Once the model was primed with this enhanced readability, it was introduced to the Group Relative Policy Optimization (GRPO) technique. This reinforcement learning phase was pivotal in further refining the model’s reasoning abilities. Here, the team added a language consistency reward. This new reward component penalized outputs that mixed languages, ensuring that the CoT remained consistent with the target language.

In summary, the training process was cleverly split into two phases:

1. First, a supervised learning phase using high-quality, structured examples to establish clear reasoning patterns and readability
2. Then, GRPO-based reinforcement learning with an added language consistency rule

This DeepSeek R1 model—released under an MIT license—proved that top-tier AI reasoning could be achieved at a fraction of the cost through more innovative architecture and training methods. This shattered the narrative that only the most prominent players could compete in cutting-edge AI, exposing the vulnerability of the economic moats protecting massive AI investments.

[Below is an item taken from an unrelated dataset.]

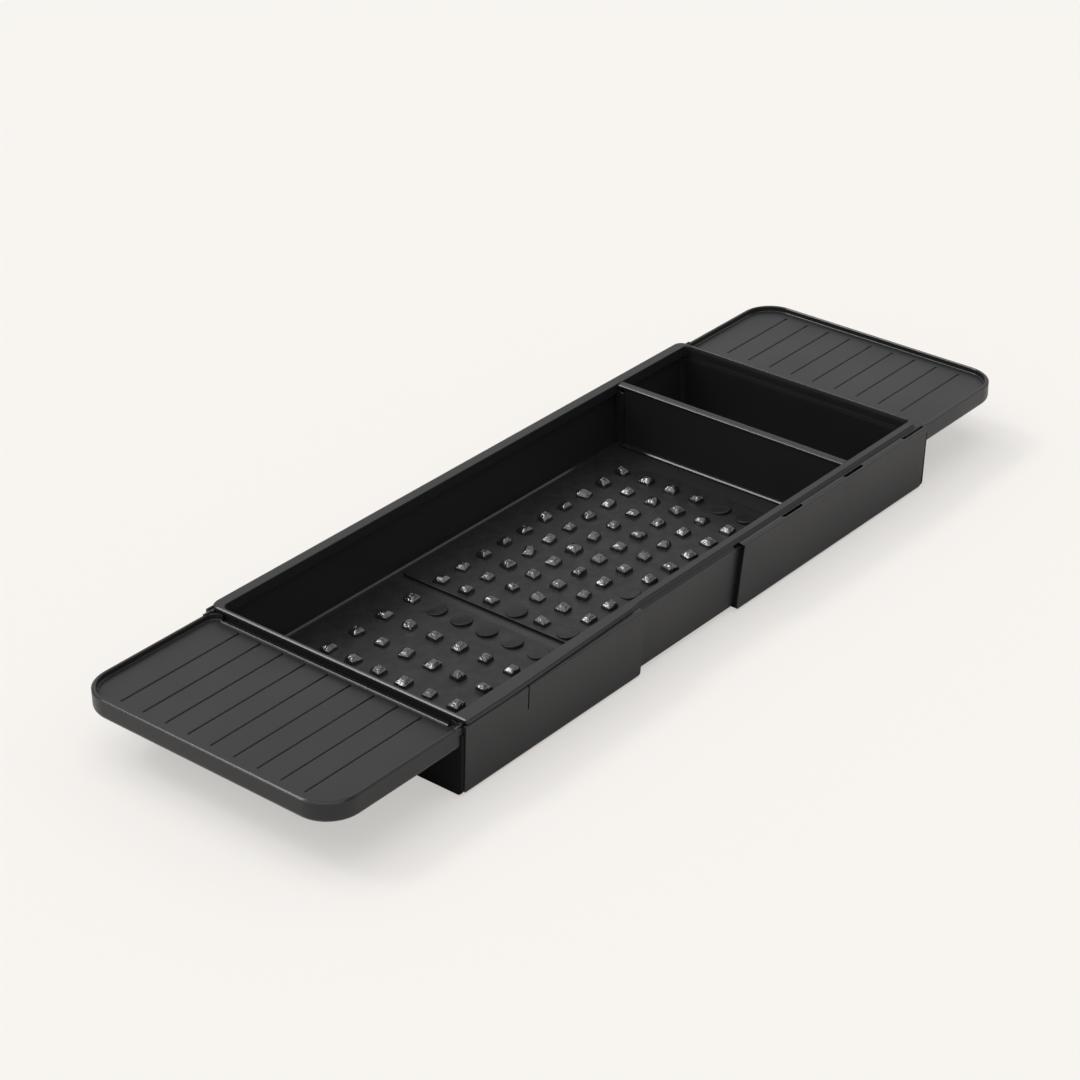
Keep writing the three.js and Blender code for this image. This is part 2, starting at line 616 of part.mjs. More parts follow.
// A low disc, in place of a stud.
function lowDisc(x, y, top) {
  return disc(x, y, DISC_RADIUS, top - NEAR_MAT_THICKNESS / 2, top + DISC_HEIGHT, DISC_SIDES);
}

// A mat's plain sheet.
function sheet(from, to, thickness) {
  const base = TRAY_FLOOR_TOP + SEAT_GAP;
  return upright(roundedPlan(from, to, MAT_SIDE, MAT_CORNER_RADIUS), base, base + thickness);
}

function nearMat() {
  const top = TRAY_FLOOR_TOP + SEAT_GAP + NEAR_MAT_THICKNESS;
  const columns = fitting(NEAR_STUD_START, NEAR_MAT_END - STUD_FROM_EDGE, NEAR_STUD_PITCH);
  const raised = [];
  for (let row = 0; row < STUD_ROWS; row++) {
    const outermost = row === 0 || row === STUD_ROWS - 1;
    for (let column = 0; column < columns; column++) {
      // The last column is of low discs, but for its two ends.
      const low = column === columns - 1 && !outermost;
      raised.push((low ? lowDisc : stud)(NEAR_STUD_START + column * NEAR_STUD_PITCH, rowAt(row), top));
    }
  }
  return wasm.Manifold.union([sheet(FLOOR_START + MAT_MARGIN, NEAR_MAT_END, NEAR_MAT_THICKNESS), ...raised]);
}

function mainMat() {
  const top = TRAY_FLOOR_TOP + SEAT_GAP + MAIN_MAT_THICKNESS;
  const columns = fitting(MAIN_STUD_START, MAIN_MAT_END - STUD_FROM_EDGE, MAIN_STUD_PITCH);
  const raised = [];
  for (let row = 0; row < STUD_ROWS; row++) {
    for (let column = 0; column < columns; column++) {
      const low = DISC_PLACES.some(([c, r]) => c === column && r === row);
      raised.push((low ? lowDisc : stud)(MAIN_STUD_START + column * MAIN_STUD_PITCH, rowAt(row), top));
    }
  }
  return wasm.Manifold.union([sheet(MAIN_MAT_START, MAIN_MAT_END, MAIN_MAT_THICKNESS), ...raised]);
}

// One wing: a shallow pan with a raised edge, a leg down the sleeve's end and two arms along it.
function wing({ end, out, reach, grooveStart, grooveStop }) {
  const at = (outwards) => end + out * outwards;
  // Plan with two round outer corners, drawn in by an inset on the three free sides.
  const plan = (inner, inset, radius = WING_CORNER_RADIUS) => {
    const side = WING_SIDE - inset;
    const round = radius - inset;
    return [
      [inner, -side],
      ...arc(reach - radius, radius - WING_SIDE, round, 3, 4, WIDE_ARC_STEPS),
      ...arc(reach - radius, WING_SIDE - radius, round, 0, 1, WIDE_ARC_STEPS),
      [inner, side],
    ].map(([u, y]) => [at(u), y]);
  };
  const seat = SEAT_GAP;
  const overEnd = -(SLEEVE_END_WALL + SEAT_GAP);
  const edge = Array.from({ length: SMALL_ARC_STEPS + 1 }, (_, i) => {
    const angle = (i / SMALL_ARC_STEPS) * (Math.PI / 2);
    const inset = WING_EDGE_RADIUS * (1 - Math.sin(angle));
    return { z: WING_UNDERSIDE + WING_EDGE_RADIUS * (1 - Math.cos(angle)), plan: plan(seat, inset) };
  });
  const rim = [
    { z: WING_TOP - WING_TOP_RADIUS, plan: plan(seat, 0) },
    { z: WING_TOP - WING_TOP_RADIUS / 3, plan: plan(seat, WING_TOP_RADIUS / 3) },
    { z: WING_TOP, plan: plan(seat, WING_TOP_RADIUS) },
  ];
  let body = stacked([...edge, ...rim]);
  // Between the sleeve's flanges, the plate runs on over the end wall.
  const overSide = FLANGE_SIDE - RUNNING_GAP;
  body = body.add(
    stacked(
      [
        [PLATE_UNDERSIDE, 0],
        [WING_TOP - WING_TOP_RADIUS, 0],
        [WING_TOP, WING_TOP_RADIUS],
      ].map(([z, inset]) => ({
        z,
        plan: [
          [at(overEnd), inset - overSide],
          [at(seat + WING_SKIRT), inset - overSide],
          [at(seat + WING_SKIRT), overSide - inset],
          [at(overEnd), overSide - inset],
        ],
      })),
    ),
  );

  // Hollow above the plate.
  const recessInner = overEnd + WING_BEAD_WIDTH;
  const recessSide = WING_SIDE - WING_LIP_WIDTH;
  const outerRound = WING_CORNER_RADIUS - WING_LIP_WIDTH;
  const innerAt = [recessInner + WING_INNER_RADIUS, recessSide - WING_INNER_RADIUS];
  const outerAt = [reach - WING_CORNER_RADIUS, WING_SIDE - WING_CORNER_RADIUS];
  const recess = (inset) =>
    [
      ...arc(innerAt[0], -innerAt[1], WING_INNER_RADIUS - inset, 2, 3),
      ...arc(outerAt[0], -outerAt[1], outerRound - inset, 3, 4, WIDE_ARC_STEPS),
      ...arc(...outerAt, outerRound - inset, 0, 1, WIDE_ARC_STEPS),
      ...arc(...innerAt, WING_INNER_RADIUS - inset, 1, 2),
    ].map(([u, y]) => [at(u), y]);
  body = body.subtract(
    stacked([
      { z: PLATE_TOP, plan: recess(WING_TOP_RADIUS) },
      { z: PLATE_TOP + WING_TOP_RADIUS, plan: recess(0) },
      { z: WING_TOP + OVERRUN, plan: recess(-WING_TOP_RADIUS) },
    ]),
  );
  const beadSide = recessSide - WING_INNER_RADIUS;
  const beadTop = PLATE_TOP + WING_BEAD_HEIGHT;
  const beadSpan = [at(overEnd - OVERRUN), at(recessInner + WING_TOP_RADIUS)];
  body = body.subtract(block(...beadSpan, -beadSide, beadSide, beadTop, WING_TOP + OVERRUN));

  // Hollow under the plate.
  const underRound = WING_CORNER_RADIUS - WING_SKIRT;
  const under = [
    [seat + LEG_THICKNESS, WING_SKIRT - WING_SIDE],
    ...arc(outerAt[0], -outerAt[1], underRound, 3, 4),
    ...arc(...outerAt, underRound, 0, 1),
    [seat + LEG_THICKNESS, WING_SIDE - WING_SKIRT],
  ].map(([u, y]) => [at(u), y]);
  body = body.subtract(upright(under, WING_UNDERSIDE - OVERRUN, PLATE_UNDERSIDE));

  // Leg down the sleeve's end wall.
  const foot = SLEEVE_UNDERSIDE + LEG_CLEAR;
  const footSide = leaning(SLEEVE_SIDE, foot) - LEG_INSET;
  const kneeSide = leaning(SLEEVE_SIDE, WING_UNDERSIDE) - LEG_INSET;
  const leg = mirrored([
    ...arc(footSide - LEG_INSET, foot + LEG_INSET, LEG_INSET, -1, 0, SMALL_ARC_STEPS),
    [kneeSide, PLATE_UNDERSIDE + WING_PLATE / 2],
  ]);
  const legSpan = [at(seat), at(seat + LEG_THICKNESS)].sort((a, b) => a - b);
  body = body.add(alongX(leg, ...legSpan));

  for (const side of [1, -1]) {
    // Arm in the notch of the sleeve's flange, and its root in the wing's raised edge.
    const armFrom = side * (WINDOW_SIDE - ARM_WIDTH / 2);
    const armTo = side * (WINDOW_SIDE + ARM_WIDTH / 2);
    const armLow = FLANGE_UNDERSIDE + SEAT_GAP;
    const armTip = at(overEnd - ARM_LENGTH);
    const armTop = armLow + ARM_THICKNESS;
    body = body.add(block(armTip, at(ARM_ROOT), armFrom, armTo, armLow, armTop));
    body = body.add(block(at(seat), at(ARM_ROOT), armFrom, armTo, PLATE_TOP, armTop));
    // Gusset between the leg and the plate.
    const gussetAt = SLEEVE_SIDE - GUSSET_FROM_SIDE;
    const gusset = [
      [at(seat + LEG_THICKNESS / 2), PLATE_UNDERSIDE + WING_PLATE / 2],
      [at(seat + LEG_THICKNESS + GUSSET_REACH), PLATE_UNDERSIDE + WING_PLATE / 2],
      [at(seat + LEG_THICKNESS + GUSSET_REACH), PLATE_UNDERSIDE - STRIP_RIB],
      [at(seat + LEG_THICKNESS / 2), PLATE_UNDERSIDE - GUSSET_DROP],
    ];
    body = body.add(acrossY(gusset, GUSSET_THICKNESS / 2).translate([0, side * gussetAt, 0]));
    // Boss for the screw.
    const on = screwAxis(end, out, side * SCREW_AT);
    body = body.add(on(BOSS_RADIUS, seat + LEG_THICKNESS / 2, seat + BOSS_LENGTH));
    body = body.subtract(on(SCREW_RADIUS + SCREW_GAP, -OVERRUN, SCREW_LENGTH - SLEEVE_END_WALL + SCREW_GAP));
  }

  // Pairs of ribs that grip the rubber strips.
  for (const middle of stripPlaces(reach)) {
    for (const face of [1, -1]) {
      const ribNear = middle + face * (STRIP_WIDTH / 2 + SEAT_GAP);
      const ribFar = ribNear + face * STRIP_RIB;
      const zSpan = [WING_UNDERSIDE + STRIP_RIB_CLEAR, PLATE_UNDERSIDE + WING_PLATE / 2];
      body = body.add(block(at(ribNear), at(ribFar), -STRIP_SIDE, STRIP_SIDE, ...zSpan));
    }
  }

  // Grooves in the plate, clear of its round corners.
  const grooves = fittingAcross(WING_SIDE - WING_CORNER_RADIUS, GROOVE_PITCH);
  for (let i = 0; i < grooves; i++) {
    const y = (i - (grooves - 1) / 2) * GROOVE_PITCH;
    const half = GROOVE_WIDTH / 2;
    const zSpan = [PLATE_TOP - GROOVE_DEPTH, PLATE_TOP + OVERRUN];
    body = body.subtract(block(at(grooveStart), at(reach - grooveStop), y - half, y + half, ...zSpan));
  }
  return body;
}

const stripPlaces = (reach) => STRIP_PLACE_SHARES.map((share) => share * reach);

// Rubber strip under a wing.
function strip(end, out, middle) {
  const x = end + out * middle;
  const half = STRIP_WIDTH / 2;
  const low = WING_UNDERSIDE - STRIP_PROUD;
  const outline = [
    [x - half + STRIP_EDGE, low],
    [x + half - STRIP_EDGE, low],
    [x + half, low + STRIP_EDGE],
    [x + half, PLATE_UNDERSIDE - SEAT_GAP],
    [x - half, PLATE_UNDERSIDE - SEAT_GAP],
    [x - half, low + STRIP_EDGE],
  ];
  return acrossY(outline, STRIP_SIDE);
}

const foot = (x, y) => disc(x, y, FOOT_RADIUS, 0, SLEEVE_UNDERSIDE + FOOT_RECESS - SEAT_GAP);

// Satin black plastic for every moulding, softer black rubber for mats, strips and feet.
const mouldedBlack = () => new THREE.MeshStandardMaterial({ color: 0x2b2b2c, roughness: 0.5, metalness: 0 });
const rubberBlack = () => new THREE.MeshStandardMaterial({ color: 0x1d1d1e, roughness: 0.35, metalness: 0 });
const screwSteel = () => new THREE.MeshStandardMaterial({ color: 0xb9bbbd, roughness: 0.3, metalness: 1 });

const caddy = new THREE.Group();
const middle = (BODY_LENGTH + FAR_WING_REACH - NEAR_WING_REACH) / 2;
caddy.position.x = -middle;

caddy.add(piece("tray", tray(), mouldedBlack()));
caddy.add(piece("divider", divider(), mouldedBlack()));
caddy.add(piece("near_stud_mat", nearMat(), rubberBlack()));
caddy.add(piece("main_stud_mat", mainMat(), rubberBlack()));

const ends = [
  {
    name: "near",
    end: 0,
    out: -1,
    length: NEAR_SLEEVE_LENGTH,
    windows: [1],
    slit: true,
    reach: NEAR_WING_REACH,
    grooveStart: NEAR_GROOVE_START,
    grooveStop: NEAR_GROOVE_STOP,
  },
  {
    name: "far",
    end: BODY_LENGTH,
    out: 1,
    length: FAR_SLEEVE_LENGTH,
    windows: [1, 2],
    slit: false,
    reach: FAR_WING_REACH,
    grooveStart: FAR_GROOVE_START,
    grooveStop: FAR_GROOVE_STOP,
  },
];

for (const side of ends) {
  const { name, end, out, length, reach } = side;
  const carried = new THREE.Group();
  carried.add(piece(name + "_sleeve", sleeve(side), mouldedBlack()));
  carried.add(piece(name + "_wing", wing(side), mouldedBlack()));
  for (const [label, y] of [
    ["left", SCREW_AT],
    ["right", -SCREW_AT],
  ]) {
    carried.add(piece(name + "_wing_screw_" + label, screw(end, out, y), screwSteel()));
  }
  stripPlaces(reach).forEach((place, i) => {
    const label = ["inner", "outer"][i];
    carried.add(piece(name + "_grip_strip_" + label, strip(end, out, place), rubberBlack()));
  });
  footPlaces(end, out, length).forEach(([x, y], i) => {
    const label = ["end_left", "end_right", "mouth_left", "mouth_right"][i];
    carried.add(piece(name + "_foot_" + label, foot(x, y), rubberBlack()));
  });
  caddy.add(carried);
}

export default caddy;
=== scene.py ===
import math

import bmesh
import bpy
import numpy as np
from mathutils import Matrix, Vector


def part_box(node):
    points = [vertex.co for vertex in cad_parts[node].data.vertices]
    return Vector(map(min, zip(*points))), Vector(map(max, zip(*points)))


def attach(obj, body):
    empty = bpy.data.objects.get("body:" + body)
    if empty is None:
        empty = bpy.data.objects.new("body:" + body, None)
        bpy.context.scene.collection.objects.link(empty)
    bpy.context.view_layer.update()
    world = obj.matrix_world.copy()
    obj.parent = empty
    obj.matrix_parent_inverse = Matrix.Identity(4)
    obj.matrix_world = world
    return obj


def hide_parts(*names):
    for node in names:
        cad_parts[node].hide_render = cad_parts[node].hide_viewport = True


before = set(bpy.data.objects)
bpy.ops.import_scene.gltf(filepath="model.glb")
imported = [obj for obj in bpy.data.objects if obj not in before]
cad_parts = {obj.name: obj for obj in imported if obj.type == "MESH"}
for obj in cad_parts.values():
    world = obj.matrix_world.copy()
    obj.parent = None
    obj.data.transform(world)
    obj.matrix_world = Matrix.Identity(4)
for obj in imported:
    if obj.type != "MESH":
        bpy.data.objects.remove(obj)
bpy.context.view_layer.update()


# Tray.
# One long injection moulding in black ABS, which everything else hangs on. Its mould was
# spark-eroded to a fine even grain, so the plastic has a soft satin sheen and no gloss.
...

Economics of AI innovation

We're entering a new phase of AI development where clever engineering and algorithm design might matter more than raw computing power and capital. This does not mean computing is irrelevant, but DeepSeek's innovations demonstrate that the relationship between resources invested and capabilities achieved isn't linear.

This creates a more complex landscape for investors to navigate. The questions shift from "Who has the most resources?" to "Who is using those resources most intelligently?" Companies that had positioned themselves as AI leaders based primarily on their ability to outspend competitors suddenly look vulnerable.

Barriers to breakthroughs

What we are witnessing in the current AI landscape is not merely a technical evolution, but a fundamental reimagining of the economics of AI. This disruption is paving the way for broader access to advanced AI capabilities for both consumers and businesses. As barriers to entry continue to fall, competition intensifies, driving prices downward and accelerating the democratization of technology.

The key challenge lies in discerning which companies are best positioned to succeed in this new paradigm—and which may struggle to justify their AI investments in a world where the principle of “more is better” no longer guarantees an edge.